Peu arrangeant vis-à-vis de Bâle 3

Ceci ne les arrange guère vis à vis des futures normes bancaires de Bâle 3, qui leurs demandent de posséder plus d'épargne dans leur bilan. En outre, avec moins d'épargne à disposition, elles seront incitées à davantage se financer sur le marché. Le surcoût d'élèverait alors à entre 100 et 320 millions d'euros pour l'industrie bancaire selon le cabinet Sia Conseil. Conscient du potentiel succès de la mesure du président Hollande, le lobby bancaire monte au créneau.

La rareté du foncier

En guise de contre-attaque, la Fédération bancaire française (FBF) argue qu'une telle mesure serait inefficace pour résoudre le problème du manque de logements sociaux. Ce dernier tenant plus "à la rareté du foncier" qu'à un manque de financement. Le gouverneur de la Banque de France, Christian Noyer, reste de son côté pragmatique : "Il faut que le financement suive ce qui est effectivement le besoin de financement du secteur du logement social", a-t-il indiqué. Or, "aujourd'hui, nous avons, me semble-t-il, un rythme de financement du logement social qui est contraint par l'offre plus que par les financements", a-t-il ajouté.

L'argent du livret A ne sert pas qu'à construire des logements sociaux

Plusieurs acteurs de terrain ne sont pas de l'avis des grandes instances bancaires, et ce pour plusieurs raisons.

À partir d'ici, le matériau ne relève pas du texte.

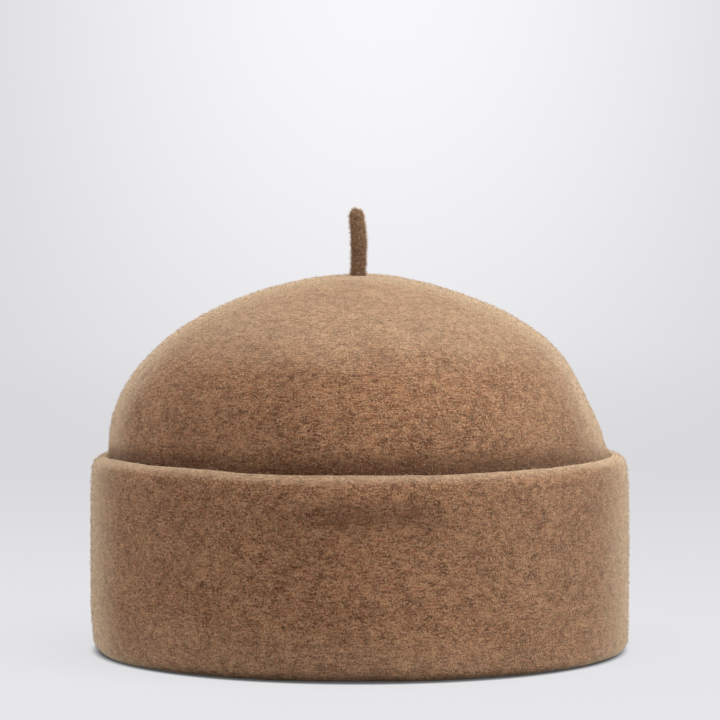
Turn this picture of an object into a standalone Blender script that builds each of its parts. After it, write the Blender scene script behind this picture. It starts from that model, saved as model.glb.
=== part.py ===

Selon eux, il y a et il y aura du foncier disponible pour bâtir des logements sociaux. "Il a d'abord beaucoup de friches urbaines aux alentours des grandes agglomérations", note Jean-Baptiste Eyraud, de l'Association Droit au Logement (DAL), ensuite "François Hollande s'est engagé à livrer des terrains qui appartiennent à l'Etat pour construire des logements sociaux", indique-t-il.
En outre, l'argent du livret A ne sert pas qu'à construire, il permet aussi "aux organismes HLM d'acheter des immeubles et de les transformer en logements sociaux", indique Jean-Baptiste Eyraud. Les prêts au logement social financés par le livret A, "sont également destinés à la réhabilitation des bâtiments, et notamment à leur réhabilitation thermique", ajoute Jean-Philippe Gasparotto, le secrétaire général de la CGT Caisse des dépôts.

150 000 nouveaux logements sociaux par an

Reste que le doublement du plafond du livret A sera, de l'avis de ces deux experts, "indispensable" à François Hollande s'il veut atteindre l'objectif de créer 150 000 logements sociaux par an pour satisfaire une partie des 1,2 million de ménages éligibles et demandeurs de logements sociaux.
Il sera d'autant plus indispensable qu'en ces temps difficiles, les prêts financés par le fonds d'épargne de la CDC, principalement alimenté par le livret A, sont en proportion de moins en moins alloués au logement social, note Jean-Philippe Gasparotto. "En 2011, il y a eu pour la première fois moins de prêts accordés au logement social qu'aux autres emplois" traditionnels du fonds d'épargne, indique-t-il. Les collectivités locales ont notamment bénéficié d'une enveloppe exceptionnelle de 5 milliards d'euros en 2011, provenant du fonds d'épargne. Oséo, des infrastructures ferroviaires ou des centres de traitement des eaux ont également pu profiter des liquidités du bras armé de la CDC pour financer les projets d'intérêt général.